Take the entries below and print all of them exactly, please.
** START Raw data **
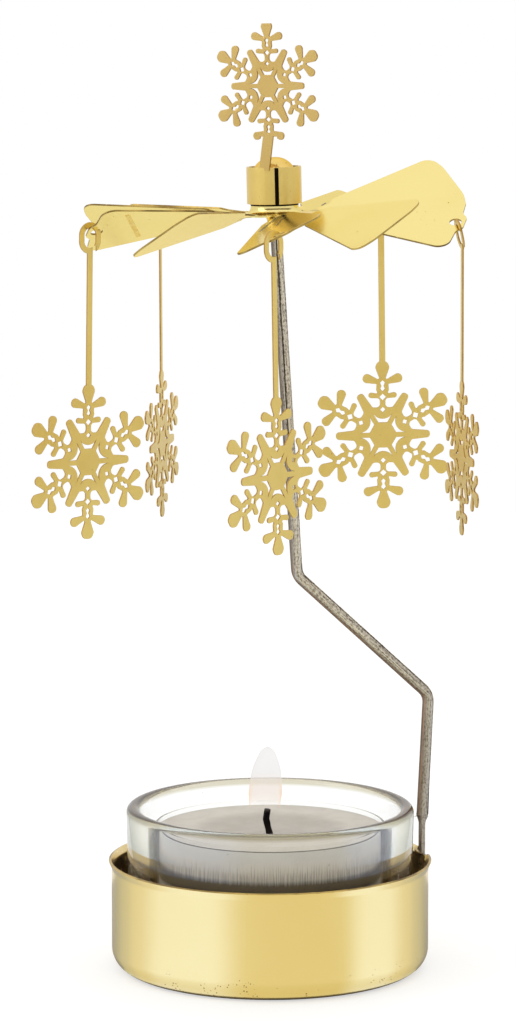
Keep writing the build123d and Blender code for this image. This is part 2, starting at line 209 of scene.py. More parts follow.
def buildClearSkin():
    # Faint unevenness of pressed glass, smears, a few specks of dust and a painted shade tint along
    # the top rim
    look = {"rimWidth": 0.8, "smearScale": 160.0, "smearRange": (0.45, 0.75), "bumpDepth": 0.05}
    tree, given, result = newSkin(
        "clearSkin",
        {
            "Clear Color": (1, 1, 1, 1),
            "Rim Shade Color": (1, 1, 1, 1),
            "Rim Height": 1.0,
            "Dust Color": (0.5, 0.45, 0.4, 1),
            "Wave Scale": 90.0,
            "Wave": 0.3,
            "Dust Scale": 420.0,
            "Dust Size": 0.05,
            "Rough Low": 0.0,
            "Rough High": 0.06,
        },
    )
    place, split = objectPlace(tree)
    # Painted shade of refraction in the rounded rim tints the glass from just below the rim's
    # height upward
    rimLow = mathNode(tree, "SUBTRACT", given["Rim Height"], look["rimWidth"] * mm)
    rim = rangeNode(tree, split["Z"], rimLow, given["Rim Height"])
    body = mixColors(tree, rim, given["Clear Color"], given["Rim Shade Color"])
    dust = speckMask(tree, place, given["Dust Scale"], given["Dust Size"])
    color = mixColors(tree, dust, body, given["Dust Color"])
    smear = noiseNode(tree, place, look["smearScale"], 4.0, 0.65)
    rough = rangeNode(tree, smear, *look["smearRange"], given["Rough Low"], given["Rough High"])
    wave = noiseNode(tree, place, given["Wave Scale"], 1.0)
    return finishSkin(tree, result, color, rough, wave, given["Wave"], look["bumpDepth"])


def buildSoftSkin():
    # Matt skin of wax or charred cotton, coloured by height from top to bottom, with dark ribs of
    # painted shade at the foot of a side
    look = {
        "mottleRange": (0.4, 0.75),
        "mottleDark": 0.45,
        "turnScale": 110.0,
        "heightScale": 150.0,
        "combRange": (0.35, 0.65),
        "ribFade": 0.45,
        "footShare": 0.55,
        "footSway": 0.4,
        "plainLow": 2.4,
        "plainHigh": 1.4,
        "roughRange": (0.3, 0.7),
        "bumpDepth": 0.08,
    }
    tree, given, result = newSkin(
        "softSkin",
        {
            "Top Color": (0.8, 0.78, 0.75, 1),
            "Low Color": (0.6, 0.58, 0.55, 1),
            "Low Height": 0.0,
            "High Height": 0.02,
            "Mottle Scale": 300.0,
            "Mottle Share": 0.2,
            "Rib Shade Color": (0.2, 0.14, 0.1, 1),
            "Rib Share": 0.0,
            "Rib Low": 0.0,
            "Rib High": 1.0,
            "Rough Low": 0.4,
            "Rough High": 0.6,
            "Bump": 0.3,
        },
    )
    place, split = objectPlace(tree)
    height = split["Z"]
    rise = rangeNode(tree, height, given["Low Height"], given["High Height"])
    base = mixColors(tree, rise, given["Low Color"], given["Top Color"])
    mottle = noiseNode(tree, place, given["Mottle Scale"], 4.0, 0.6)
    dark = mixColors(tree, look["mottleDark"], base, (0.0, 0.0, 0.0, 1.0))
    share = product(tree, rangeNode(tree, mottle, *look["mottleRange"]), given["Mottle Share"])
    mottled = mixColors(tree, share, base, dark)
    # Painted shade: fine dark ribs run up from a dark foot of the side and end at uneven heights
    turn = mathNode(tree, "ARCTAN2", split["X"], product(tree, split["Y"], -1.0))
    across = product(tree, turn, look["turnScale"])
    along = product(tree, height, look["heightScale"])
    comb = noiseNode(tree, flatVector(tree, across, along), 1.0, 1.0)
    comb = rangeNode(tree, comb, *look["combRange"], -0.5, 0.5)
    ribLow, ribHigh = given["Rib Low"], given["Rib High"]
    reach = mathNode(tree, "SUBTRACT", ribHigh, ribLow)
    ribTop = mathNode(tree, "ADD", height, product(tree, comb, reach))
    ribs = rangeNode(tree, ribTop, ribLow, ribHigh, look["ribFade"], 0.0)
    footTop = mathNode(tree, "ADD", ribLow, product(tree, reach, look["footShare"]))
    sway = mathNode(tree, "ADD", height, product(tree, comb, look["footSway"] * mm))
    foot = rangeNode(tree, sway, ribLow, footTop, 1.0, 0.0)
    ribs = product(tree, mathNode(tree, "MAXIMUM", ribs, foot), given["Rib Share"])
    # Lower down, where the brass cup hides it at rest, the side is plain again
    plainLow = mathNode(tree, "SUBTRACT", ribLow, look["plainLow"] * mm)
    plainHigh = mathNode(tree, "SUBTRACT", ribLow, look["plainHigh"] * mm)
    ribs = product(tree, ribs, rangeNode(tree, height, plainLow, plainHigh))
    color = mixColors(tree, ribs, mottled, given["Rib Shade Color"])
    rough = rangeNode(tree, mottle, *look["roughRange"], given["Rough Low"], given["Rough High"])
    return finishSkin(tree, result, color, rough, mottle, given["Bump"], look["bumpDepth"])


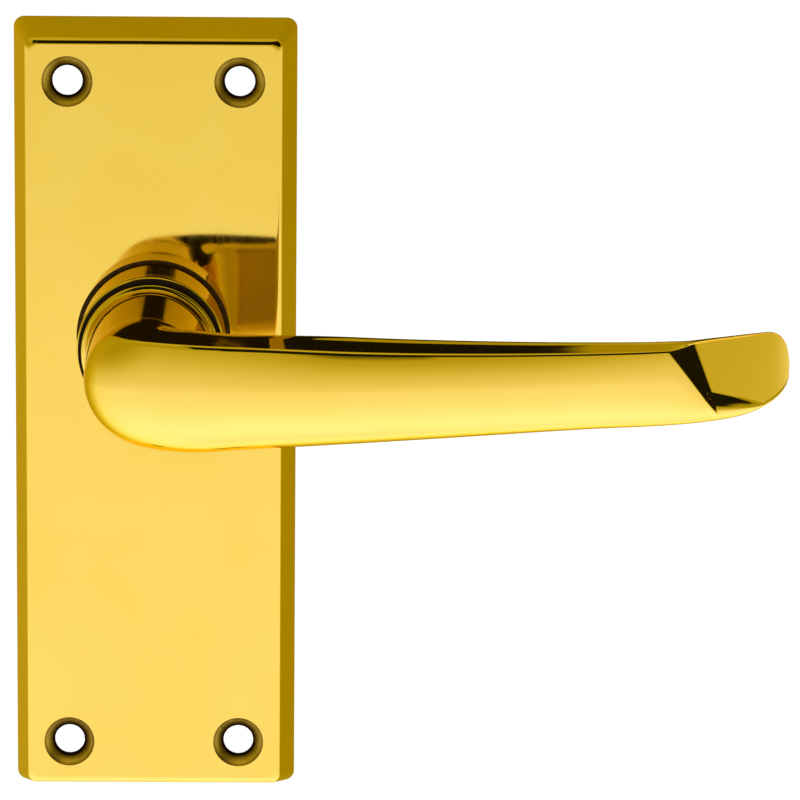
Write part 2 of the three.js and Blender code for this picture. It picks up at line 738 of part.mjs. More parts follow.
// A torsion spring around the bush: a fixed leg on the anchor pin, a moving leg on the tab.
function returnSpring() {
  const turns = (SPRING_FIXED_ANGLE - SPRING_MOVING_ANGLE + 720) / 360;
  const stepsPerTurn = 24;
  const coilSteps = Math.round(turns * stepsPerTurn);
  const legStep = 11; // degrees of coil given up to the bend into each leg
  const points = [];
  const add = (radius, degrees, y) => {
    const [x, z] = orbit(radius, degrees);
    points.push(new THREE.Vector3(x, y, z));
  };
  add(SPRING_LEG_REACH, SPRING_FIXED_ANGLE, SPRING_START_Y);
  add(SPRING_BEND_REACH, SPRING_FIXED_ANGLE, SPRING_START_Y);
  add(SPRING_RADIUS + 0.35, SPRING_FIXED_ANGLE - legStep * 0.4, SPRING_START_Y);
  for (let step = 1; step < coilSteps; step += 1) {
    const wound = (step / coilSteps) * turns;
    add(SPRING_RADIUS, SPRING_FIXED_ANGLE - 360 * wound, SPRING_START_Y + SPRING_PITCH * wound);
  }
  const endY = SPRING_START_Y + SPRING_PITCH * turns;
  add(SPRING_RADIUS + 0.35, SPRING_MOVING_ANGLE + legStep * 0.4, endY);
  add(SPRING_BEND_REACH, SPRING_MOVING_ANGLE, endY);
  add(SPRING_LEG_REACH, SPRING_MOVING_ANGLE, endY);
  const route = new THREE.CatmullRomCurve3(points, false, "centripetal");
  const wire = new THREE.Shape().absarc(0, 0, SPRING_WIRE_RADIUS, 0, 2 * Math.PI);
  return new THREE.ExtrudeGeometry(wire, {
    extrudePath: route,
    steps: 96,
    curveSegments: 4,
  });
}

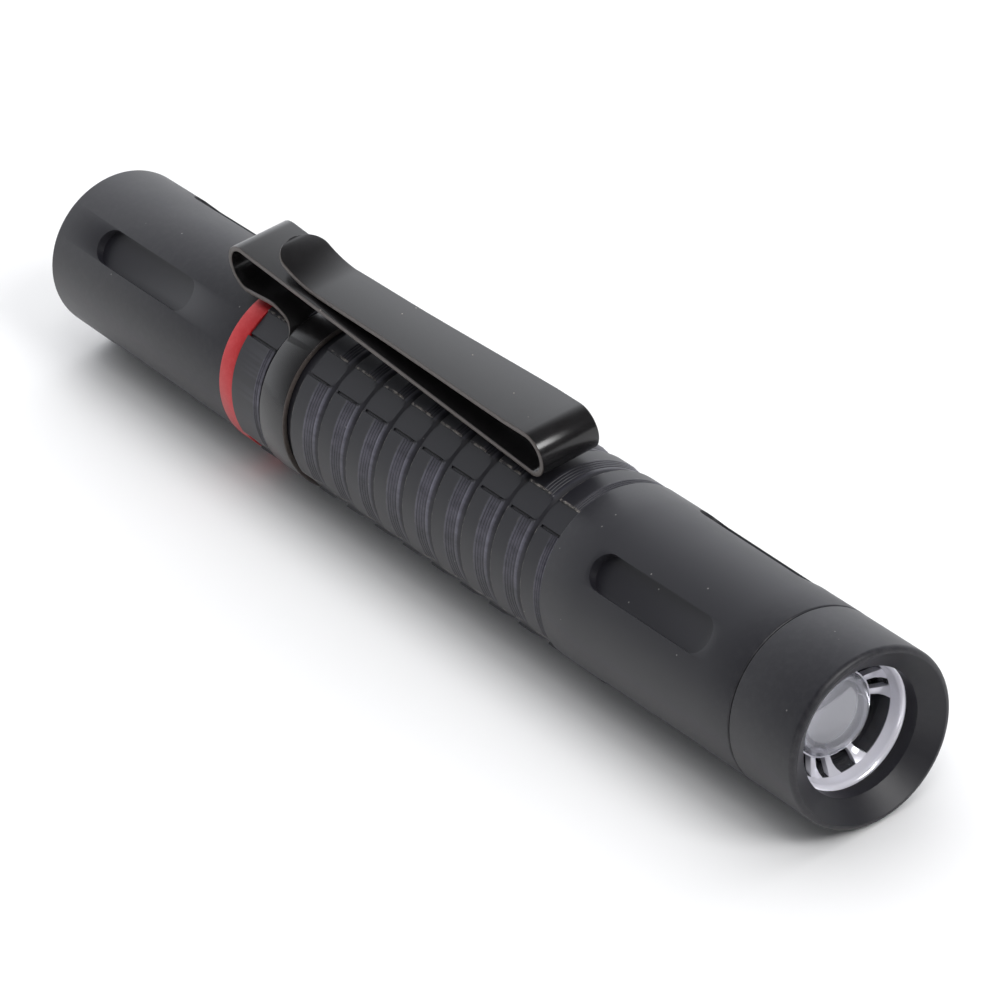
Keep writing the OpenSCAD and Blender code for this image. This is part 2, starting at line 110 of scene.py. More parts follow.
** END Raw data **
Task solution:
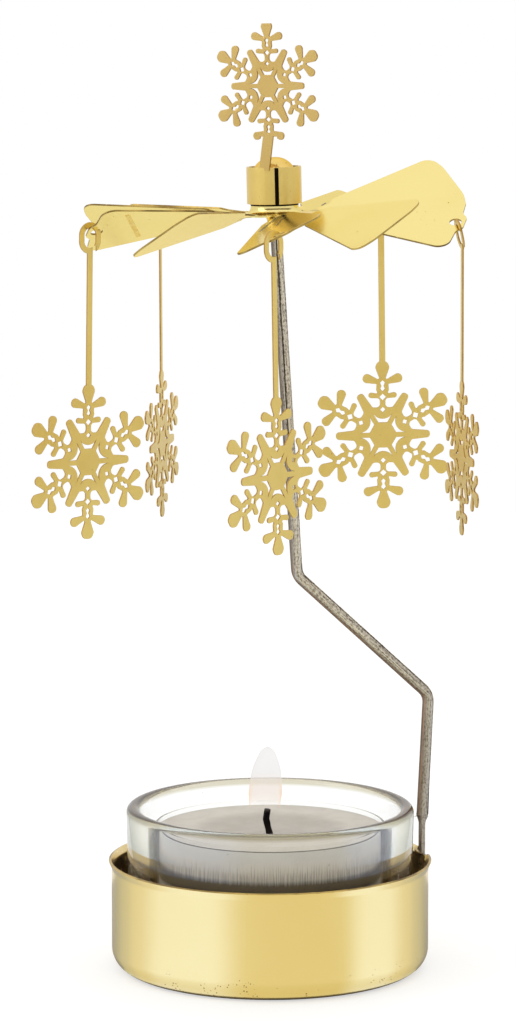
Keep writing the build123d and Blender code for this image. This is part 2, starting at line 209 of scene.py. More parts follow.
def buildClearSkin():
    # Faint unevenness of pressed glass, smears, a few specks of dust and a painted shade tint along
    # the top rim
    look = {"rimWidth": 0.8, "smearScale": 160.0, "smearRange": (0.45, 0.75), "bumpDepth": 0.05}
    tree, given, result = newSkin(
        "clearSkin",
        {
            "Clear Color": (1, 1, 1, 1),
            "Rim Shade Color": (1, 1, 1, 1),
            "Rim Height": 1.0,
            "Dust Color": (0.5, 0.45, 0.4, 1),
            "Wave Scale": 90.0,
            "Wave": 0.3,
            "Dust Scale": 420.0,
            "Dust Size": 0.05,
            "Rough Low": 0.0,
            "Rough High": 0.06,
        },
    )
    place, split = objectPlace(tree)
    # Painted shade of refraction in the rounded rim tints the glass from just below the rim's
    # height upward
    rimLow = mathNode(tree, "SUBTRACT", given["Rim Height"], look["rimWidth"] * mm)
    rim = rangeNode(tree, split["Z"], rimLow, given["Rim Height"])
    body = mixColors(tree, rim, given["Clear Color"], given["Rim Shade Color"])
    dust = speckMask(tree, place, given["Dust Scale"], given["Dust Size"])
    color = mixColors(tree, dust, body, given["Dust Color"])
    smear = noiseNode(tree, place, look["smearScale"], 4.0, 0.65)
    rough = rangeNode(tree, smear, *look["smearRange"], given["Rough Low"], given["Rough High"])
    wave = noiseNode(tree, place, given["Wave Scale"], 1.0)
    return finishSkin(tree, result, color, rough, wave, given["Wave"], look["bumpDepth"])


def buildSoftSkin():
    # Matt skin of wax or charred cotton, coloured by height from top to bottom, with dark ribs of
    # painted shade at the foot of a side
    look = {
        "mottleRange": (0.4, 0.75),
        "mottleDark": 0.45,
        "turnScale": 110.0,
        "heightScale": 150.0,
        "combRange": (0.35, 0.65),
        "ribFade": 0.45,
        "footShare": 0.55,
        "footSway": 0.4,
        "plainLow": 2.4,
        "plainHigh": 1.4,
        "roughRange": (0.3, 0.7),
        "bumpDepth": 0.08,
    }
    tree, given, result = newSkin(
        "softSkin",
        {
            "Top Color": (0.8, 0.78, 0.75, 1),
            "Low Color": (0.6, 0.58, 0.55, 1),
            "Low Height": 0.0,
            "High Height": 0.02,
            "Mottle Scale": 300.0,
            "Mottle Share": 0.2,
            "Rib Shade Color": (0.2, 0.14, 0.1, 1),
            "Rib Share": 0.0,
            "Rib Low": 0.0,
            "Rib High": 1.0,
            "Rough Low": 0.4,
            "Rough High": 0.6,
            "Bump": 0.3,
        },
    )
    place, split = objectPlace(tree)
    height = split["Z"]
    rise = rangeNode(tree, height, given["Low Height"], given["High Height"])
    base = mixColors(tree, rise, given["Low Color"], given["Top Color"])
    mottle = noiseNode(tree, place, given["Mottle Scale"], 4.0, 0.6)
    dark = mixColors(tree, look["mottleDark"], base, (0.0, 0.0, 0.0, 1.0))
    share = product(tree, rangeNode(tree, mottle, *look["mottleRange"]), given["Mottle Share"])
    mottled = mixColors(tree, share, base, dark)
    # Painted shade: fine dark ribs run up from a dark foot of the side and end at uneven heights
    turn = mathNode(tree, "ARCTAN2", split["X"], product(tree, split["Y"], -1.0))
    across = product(tree, turn, look["turnScale"])
    along = product(tree, height, look["heightScale"])
    comb = noiseNode(tree, flatVector(tree, across, along), 1.0, 1.0)
    comb = rangeNode(tree, comb, *look["combRange"], -0.5, 0.5)
    ribLow, ribHigh = given["Rib Low"], given["Rib High"]
    reach = mathNode(tree, "SUBTRACT", ribHigh, ribLow)
    ribTop = mathNode(tree, "ADD", height, product(tree, comb, reach))
    ribs = rangeNode(tree, ribTop, ribLow, ribHigh, look["ribFade"], 0.0)
    footTop = mathNode(tree, "ADD", ribLow, product(tree, reach, look["footShare"]))
    sway = mathNode(tree, "ADD", height, product(tree, comb, look["footSway"] * mm))
    foot = rangeNode(tree, sway, ribLow, footTop, 1.0, 0.0)
    ribs = product(tree, mathNode(tree, "MAXIMUM", ribs, foot), given["Rib Share"])
    # Lower down, where the brass cup hides it at rest, the side is plain again
    plainLow = mathNode(tree, "SUBTRACT", ribLow, look["plainLow"] * mm)
    plainHigh = mathNode(tree, "SUBTRACT", ribLow, look["plainHigh"] * mm)
    ribs = product(tree, ribs, rangeNode(tree, height, plainLow, plainHigh))
    color = mixColors(tree, ribs, mottled, given["Rib Shade Color"])
    rough = rangeNode(tree, mottle, *look["roughRange"], given["Rough Low"], given["Rough High"])
    return finishSkin(tree, result, color, rough, mottle, given["Bump"], look["bumpDepth"])


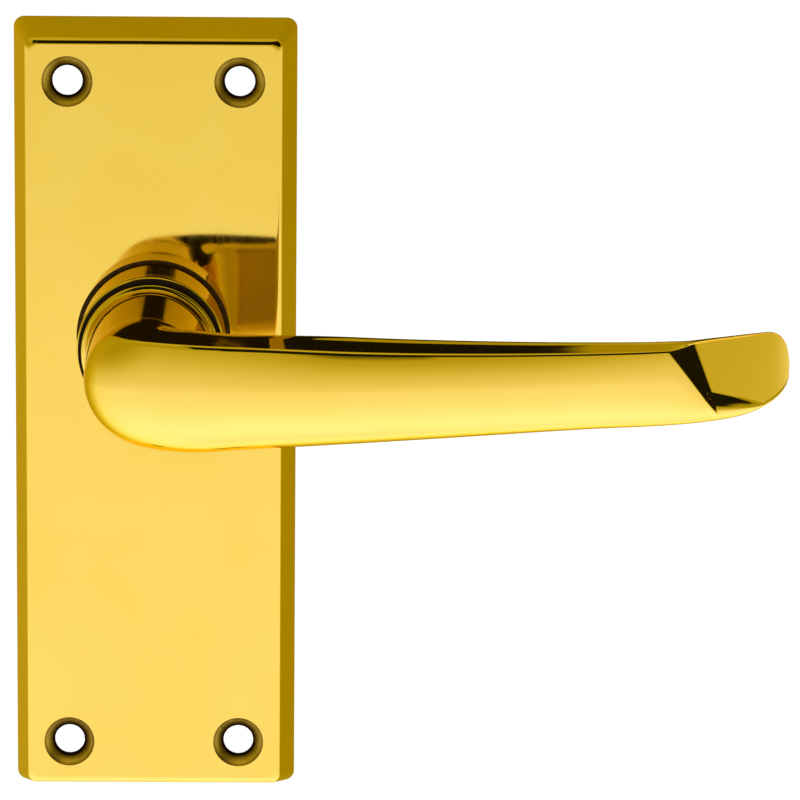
Write part 2 of the three.js and Blender code for this picture. It picks up at line 738 of part.mjs. More parts follow.
// A torsion spring around the bush: a fixed leg on the anchor pin, a moving leg on the tab.
function returnSpring() {
  const turns = (SPRING_FIXED_ANGLE - SPRING_MOVING_ANGLE + 720) / 360;
  const stepsPerTurn = 24;
  const coilSteps = Math.round(turns * stepsPerTurn);
  const legStep = 11; // degrees of coil given up to the bend into each leg
  const points = [];
  const add = (radius, degrees, y) => {
    const [x, z] = orbit(radius, degrees);
    points.push(new THREE.Vector3(x, y, z));
  };
  add(SPRING_LEG_REACH, SPRING_FIXED_ANGLE, SPRING_START_Y);
  add(SPRING_BEND_REACH, SPRING_FIXED_ANGLE, SPRING_START_Y);
  add(SPRING_RADIUS + 0.35, SPRING_FIXED_ANGLE - legStep * 0.4, SPRING_START_Y);
  for (let step = 1; step < coilSteps; step += 1) {
    const wound = (step / coilSteps) * turns;
    add(SPRING_RADIUS, SPRING_FIXED_ANGLE - 360 * wound, SPRING_START_Y + SPRING_PITCH * wound);
  }
  const endY = SPRING_START_Y + SPRING_PITCH * turns;
  add(SPRING_RADIUS + 0.35, SPRING_MOVING_ANGLE + legStep * 0.4, endY);
  add(SPRING_BEND_REACH, SPRING_MOVING_ANGLE, endY);
  add(SPRING_LEG_REACH, SPRING_MOVING_ANGLE, endY);
  const route = new THREE.CatmullRomCurve3(points, false, "centripetal");
  const wire = new THREE.Shape().absarc(0, 0, SPRING_WIRE_RADIUS, 0, 2 * Math.PI);
  return new THREE.ExtrudeGeometry(wire, {
    extrudePath: route,
    steps: 96,
    curveSegments: 4,
  });
}

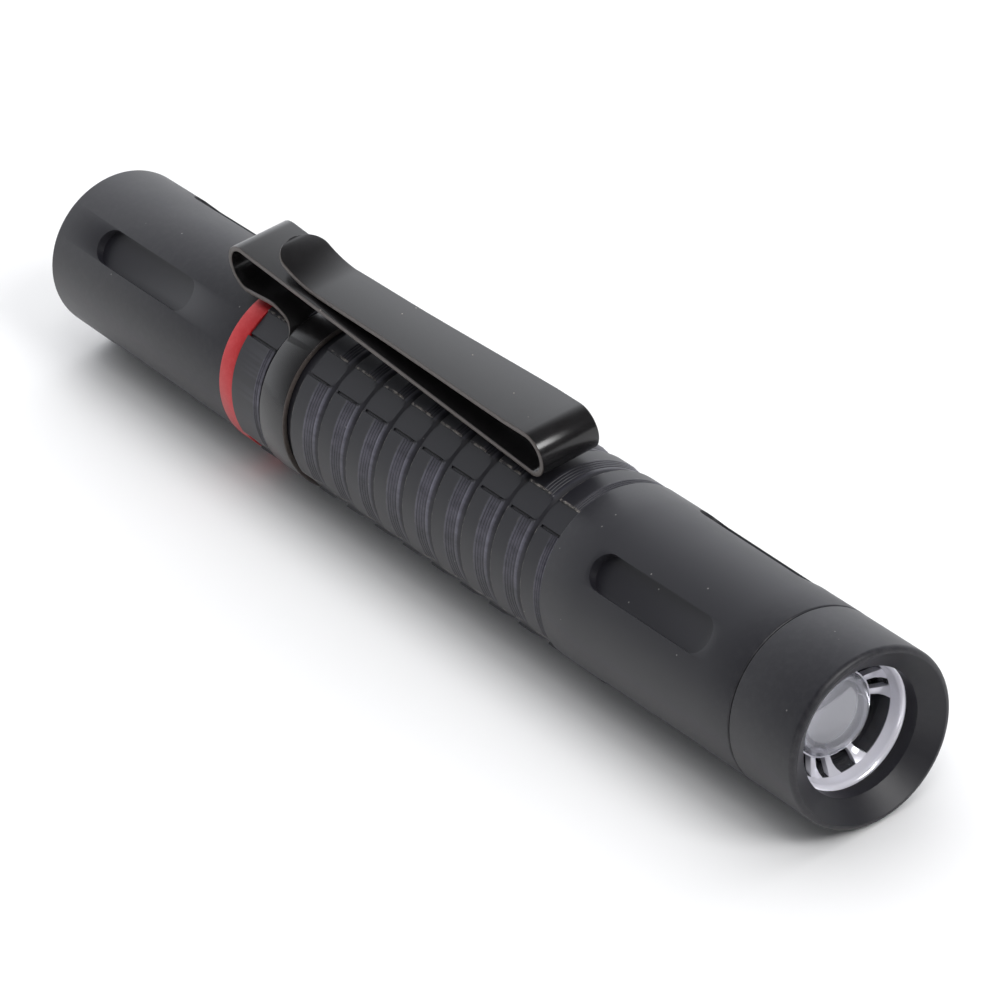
Keep writing the OpenSCAD and Blender code for this image. This is part 2, starting at line 110 of scene.py. More parts follow.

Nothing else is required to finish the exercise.